A revelação e a presença de Deus na vida do ser humano são libertadoras e nunca escravizadoras. Rejeitemos e desconfiemos de toda a doutrina que em nome de um falso evangelho traz opressão à alma humana.
O desconhecimento desta verdade levou Jesus a erguer a voz, a clamar, a gritar na própria sede do poder religioso, resumindo o essencial do que dissera até então: “Eu não vim de mim mesmo, mas aquele que me enviou é verdadeiro, o qual não conheceis. Mas eu conheço-o porque dele sou e ele me enviou.” (vv. 28,29). Há aqui um paralelismo com a sabedoria em Provérbios 1:20:21: “A suprema sabedoria altissonantemente clama de fora; pelas ruas levanta a sua voz. Nas encruzilhadas, no meio dos tumultos, clama, às entradas das portas e na cidade profere as suas palavras.” João apresenta Jesus como a sabedoria máxima de Deus, ensinando. Todo o ensino é um acto libertador e de amor porque nos abre o entendimento para percebermos e compreendermos toda a profundidade dos intentos divinos. Por isso, mais à frente (João 8:32), Jesus podia anunciar: “Conhecereis a verdade e a verdade vos libertará.”

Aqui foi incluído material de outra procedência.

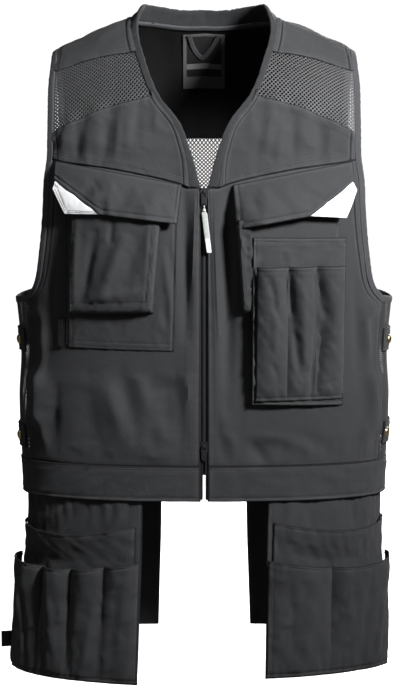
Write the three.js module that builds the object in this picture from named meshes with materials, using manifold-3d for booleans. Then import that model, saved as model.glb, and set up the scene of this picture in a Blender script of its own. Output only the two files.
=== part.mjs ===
// Sleeveless work vest with a front zip, mesh inserts, chest pockets and four holsters that hang from
// its waistband. Millimetres, +Z up, the wearer faces -Y. The origin is the middle of the neck opening
// at the height of the seams where the collar meets the shoulders.
import * as THREE from "three";
import Module from "manifold-3d";
import { mergeVertices } from "three/addons/utils/BufferGeometryUtils.js";

const wasm = await Module();
wasm.setup();

// Driving dimensions of the body
const bodyLength = 622; // neck point down to the hem
const halfChest = 252; // middle of the body out to its side, at the chest
const frontDepth = 124; // middle of the body forward to the chest
const backDepth = 120; // middle of the body back to the shoulder blades
const roundness = 2.4; // exponent of the body's oval, where 2 is an ellipse
const shoulderStart = 170; // below the neck point, where front and back start to close over
const shoulderRun = 215; // length of cloth from there to the top of the shoulder
const neckHalf = 93; // middle out to the neck seam
const neckBack = 72; // length of cloth from the shoulder top down to the back neck seam
const backSeamRun = 60; // the same, down to the seam behind the shoulder
const collarHeight = 19;
const collarLean = 21; // how far the collar leans in at the sides
const collarThick = 3.2;
const bandHeight = 46;
const hangPast = 20; // how far the holsters reach up behind the band

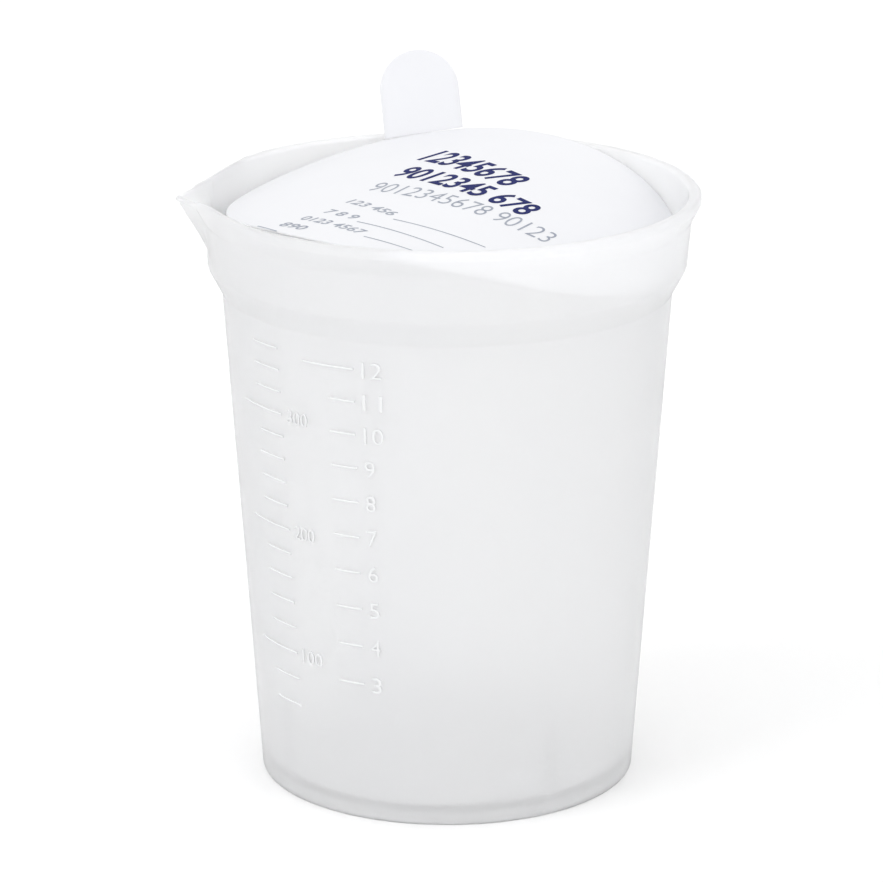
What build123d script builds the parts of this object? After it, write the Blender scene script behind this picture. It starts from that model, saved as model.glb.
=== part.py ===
from build123d import *
import os
from math import atan, cos, degrees, pi, radians, sin, sqrt, tan

# A moulded pour-spout cup with graduations, and its loose paperboard lid with a folded pull tab.
# Millimetres and degrees. The origin is the centre of the foot, and +Z runs up the cup's axis.

# Cup body
BASE_RADIUS = 34.6
BODY_LEAN = 4.0
WALL = 1.0
FLOOR_THICKNESS = 1.3
FOOT_RECESS = 1.7
FOOT_RING_WIDTH = 2.0
FOOT_BEVEL = 0.5
FLOOR_BEVEL = 1.5

# Rim, and the collar and stacking shoulder below it
RIM_HEIGHT = 110.0
COLLAR_DEPTH = 18.2
SHOULDER_RISE = 4.8
SHOULDER_STEP = 2.55
SHOULDER_ROUNDING = 2.2
SHOULDER_FOOT_ROUNDING = 1.2
COLLAR_LEAN = 5.1

# Flared lip round the mouth
LIP_OVERHANG = 1.66
LIP_DEPTH = 4.7
LIP_EDGE_HEIGHT = 1.6
LIP_TOP_ROUNDING = 0.75
LIP_UNDERCUT_ROUNDING = 3.0
MOUTH_BEVEL = 0.5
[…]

Com todo este posicionamento, Jesus demonstra à multidão que, ao contrário do que era crença geral, o Messias seria reconhecido não por um aparecimento repentino e inesperado, não seria reconhecido pela sua procedência mas por ser o enviado de Deus e portador do Espírito que liberta toda a alma cativa e traz consolação e refrigério ao contrito de coração. Ele era verdadeiramente o Messias. Ele é o nosso guia e salvador. A Ele toda a glória”!